Sunday, March 08, 2015

The euro crisis and the FAZ

I'm starting to think that the euro crisis has been to the German press what the run-up to the Iraq War was for the American press. And that's really not a good thing. This is from the oh-so-Respectable Frankfurter Allgemeine Zeitung, aka, the FAZ, Ralph Bollmann und Lisa Nienhaus, Denn sie wissen nicht, was sie tun 8.03.2015:

Außerhalb Griechenlands weiß keiner, wie es im griechischen Haushalt wirklich aussieht. Keine europäische Institution, keine Regierung hat Einblick in den griechischen Haushalt. Das verweigern die Griechen hartnäckig. Einzige Hoffnung für die Europäer ist, dass das Land wenigstens den IWF wieder hereinlässt – womöglich nach der Eurogruppen-Sitzung am morgigen Montag.

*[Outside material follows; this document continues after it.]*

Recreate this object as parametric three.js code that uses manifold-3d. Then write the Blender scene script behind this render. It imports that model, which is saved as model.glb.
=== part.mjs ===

[Outside of Greece, no one know what the Greek budget really looks like. No European institution, no government has insight into the Greek budget. The Greeks stubbornly refuse to allow that. The only hope for the Europeans is that the country at least allows the IMF in again - perhaps after the EuroGroup meeting tomorrow on Monday.]
I'm trying to picture the stuffed shirts sitting around in Brussels saying, "Gol-lee, who knows what those Greeks spend their gubment money on? You think they pay soldiers and secretaries or something? Maybe they have a post office, or pay people to build highways and stuff? Who knows?! And who can speak Greek anyway?"

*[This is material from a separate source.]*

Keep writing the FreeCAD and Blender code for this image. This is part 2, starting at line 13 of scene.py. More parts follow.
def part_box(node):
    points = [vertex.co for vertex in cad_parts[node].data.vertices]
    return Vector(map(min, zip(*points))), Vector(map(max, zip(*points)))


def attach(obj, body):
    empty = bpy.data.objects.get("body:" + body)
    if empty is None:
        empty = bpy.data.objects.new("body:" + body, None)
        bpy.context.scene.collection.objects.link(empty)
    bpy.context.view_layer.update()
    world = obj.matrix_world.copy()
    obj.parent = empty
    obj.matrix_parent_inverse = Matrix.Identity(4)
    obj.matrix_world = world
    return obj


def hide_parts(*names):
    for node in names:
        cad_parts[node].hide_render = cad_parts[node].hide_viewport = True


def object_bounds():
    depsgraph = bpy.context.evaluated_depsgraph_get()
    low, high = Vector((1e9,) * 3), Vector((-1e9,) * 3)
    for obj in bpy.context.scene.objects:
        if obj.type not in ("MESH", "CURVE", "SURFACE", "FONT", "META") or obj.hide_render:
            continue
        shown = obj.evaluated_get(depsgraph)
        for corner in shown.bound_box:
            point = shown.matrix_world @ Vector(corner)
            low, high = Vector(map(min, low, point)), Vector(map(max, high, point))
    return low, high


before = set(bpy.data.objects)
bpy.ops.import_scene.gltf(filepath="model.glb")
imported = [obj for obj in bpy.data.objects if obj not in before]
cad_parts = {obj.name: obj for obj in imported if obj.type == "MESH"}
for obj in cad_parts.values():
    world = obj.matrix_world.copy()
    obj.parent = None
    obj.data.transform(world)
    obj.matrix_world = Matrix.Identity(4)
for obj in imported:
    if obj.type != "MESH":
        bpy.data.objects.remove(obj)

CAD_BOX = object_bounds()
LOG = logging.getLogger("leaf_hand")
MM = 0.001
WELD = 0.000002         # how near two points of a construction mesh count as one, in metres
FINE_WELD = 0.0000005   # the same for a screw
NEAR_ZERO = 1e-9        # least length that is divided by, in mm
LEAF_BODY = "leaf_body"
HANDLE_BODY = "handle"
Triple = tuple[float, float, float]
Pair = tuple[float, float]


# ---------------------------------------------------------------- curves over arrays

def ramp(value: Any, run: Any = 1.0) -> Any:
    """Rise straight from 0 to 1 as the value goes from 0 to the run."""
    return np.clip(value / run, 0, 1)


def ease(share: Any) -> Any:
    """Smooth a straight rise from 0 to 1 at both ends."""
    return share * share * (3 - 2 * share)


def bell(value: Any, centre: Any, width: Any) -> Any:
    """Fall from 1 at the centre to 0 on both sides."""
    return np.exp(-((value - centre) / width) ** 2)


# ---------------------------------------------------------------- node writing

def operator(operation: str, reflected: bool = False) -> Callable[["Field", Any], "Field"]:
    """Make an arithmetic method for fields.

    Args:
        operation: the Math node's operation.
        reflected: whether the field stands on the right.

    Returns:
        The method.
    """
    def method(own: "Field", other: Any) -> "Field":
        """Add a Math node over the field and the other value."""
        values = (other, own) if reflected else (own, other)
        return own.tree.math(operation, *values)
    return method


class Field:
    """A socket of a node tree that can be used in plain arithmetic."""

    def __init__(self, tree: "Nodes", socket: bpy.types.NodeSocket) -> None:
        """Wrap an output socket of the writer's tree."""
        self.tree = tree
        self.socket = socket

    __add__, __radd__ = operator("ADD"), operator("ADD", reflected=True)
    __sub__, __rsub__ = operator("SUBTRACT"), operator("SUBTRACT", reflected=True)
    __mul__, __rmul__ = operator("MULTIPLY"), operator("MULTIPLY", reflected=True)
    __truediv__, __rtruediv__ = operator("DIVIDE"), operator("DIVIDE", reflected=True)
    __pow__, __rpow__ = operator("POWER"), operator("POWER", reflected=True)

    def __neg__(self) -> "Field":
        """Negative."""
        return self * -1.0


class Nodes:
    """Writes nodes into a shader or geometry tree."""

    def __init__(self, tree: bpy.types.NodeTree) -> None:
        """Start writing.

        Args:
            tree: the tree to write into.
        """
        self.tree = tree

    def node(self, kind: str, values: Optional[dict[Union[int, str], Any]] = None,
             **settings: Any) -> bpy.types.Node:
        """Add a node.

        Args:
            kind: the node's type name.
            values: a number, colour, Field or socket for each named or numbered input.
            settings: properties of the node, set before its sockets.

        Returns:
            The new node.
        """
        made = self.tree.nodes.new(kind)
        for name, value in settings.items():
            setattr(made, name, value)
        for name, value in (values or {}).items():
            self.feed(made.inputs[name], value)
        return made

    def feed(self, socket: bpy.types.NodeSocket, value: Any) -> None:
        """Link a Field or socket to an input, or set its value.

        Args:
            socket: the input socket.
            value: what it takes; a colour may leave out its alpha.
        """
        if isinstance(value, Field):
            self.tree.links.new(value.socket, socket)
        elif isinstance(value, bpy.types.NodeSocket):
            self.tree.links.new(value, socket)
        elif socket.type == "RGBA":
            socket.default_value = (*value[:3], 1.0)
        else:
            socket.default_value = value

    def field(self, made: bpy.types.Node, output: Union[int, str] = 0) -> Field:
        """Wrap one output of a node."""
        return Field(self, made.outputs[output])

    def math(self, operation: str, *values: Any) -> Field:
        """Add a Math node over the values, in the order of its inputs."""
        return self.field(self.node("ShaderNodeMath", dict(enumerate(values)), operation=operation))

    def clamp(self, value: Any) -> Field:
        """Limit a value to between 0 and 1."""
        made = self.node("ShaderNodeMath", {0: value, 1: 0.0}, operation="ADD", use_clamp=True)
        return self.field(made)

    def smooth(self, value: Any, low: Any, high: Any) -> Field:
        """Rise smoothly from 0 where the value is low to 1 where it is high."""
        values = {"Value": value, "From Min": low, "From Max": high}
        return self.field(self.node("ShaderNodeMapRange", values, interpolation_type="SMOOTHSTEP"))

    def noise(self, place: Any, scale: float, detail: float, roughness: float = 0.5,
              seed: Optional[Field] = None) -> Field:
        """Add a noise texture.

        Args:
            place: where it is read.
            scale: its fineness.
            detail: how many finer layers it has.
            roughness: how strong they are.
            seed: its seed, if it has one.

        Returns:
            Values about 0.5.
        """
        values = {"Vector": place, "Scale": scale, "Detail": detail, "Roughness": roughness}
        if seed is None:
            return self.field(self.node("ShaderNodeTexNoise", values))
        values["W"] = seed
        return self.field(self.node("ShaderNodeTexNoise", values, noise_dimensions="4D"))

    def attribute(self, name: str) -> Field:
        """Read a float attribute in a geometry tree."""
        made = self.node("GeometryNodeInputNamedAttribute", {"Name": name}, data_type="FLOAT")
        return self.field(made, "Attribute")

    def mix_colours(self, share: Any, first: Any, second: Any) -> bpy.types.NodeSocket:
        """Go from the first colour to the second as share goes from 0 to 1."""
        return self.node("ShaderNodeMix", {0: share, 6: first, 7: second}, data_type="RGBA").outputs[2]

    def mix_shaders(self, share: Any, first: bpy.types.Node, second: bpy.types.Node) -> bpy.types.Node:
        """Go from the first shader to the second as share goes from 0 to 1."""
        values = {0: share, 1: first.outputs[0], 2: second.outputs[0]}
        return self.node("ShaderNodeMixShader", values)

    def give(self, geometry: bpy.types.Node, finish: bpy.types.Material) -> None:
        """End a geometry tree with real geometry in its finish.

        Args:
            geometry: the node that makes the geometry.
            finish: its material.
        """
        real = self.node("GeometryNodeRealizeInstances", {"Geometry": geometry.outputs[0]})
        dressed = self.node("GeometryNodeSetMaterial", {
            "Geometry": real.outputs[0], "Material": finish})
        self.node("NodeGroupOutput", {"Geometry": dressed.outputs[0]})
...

Now, I'm sure there is some cost center in the Greek national government that hasn't undergone an independent audit in the last, say, two days. But since 2010 until January's election, the Greeks haven't even *controlled* their own budget. Angela Merkel and her Finance Minister have been doing via the "Troika" of the EU Commission, the ECB and the IMF.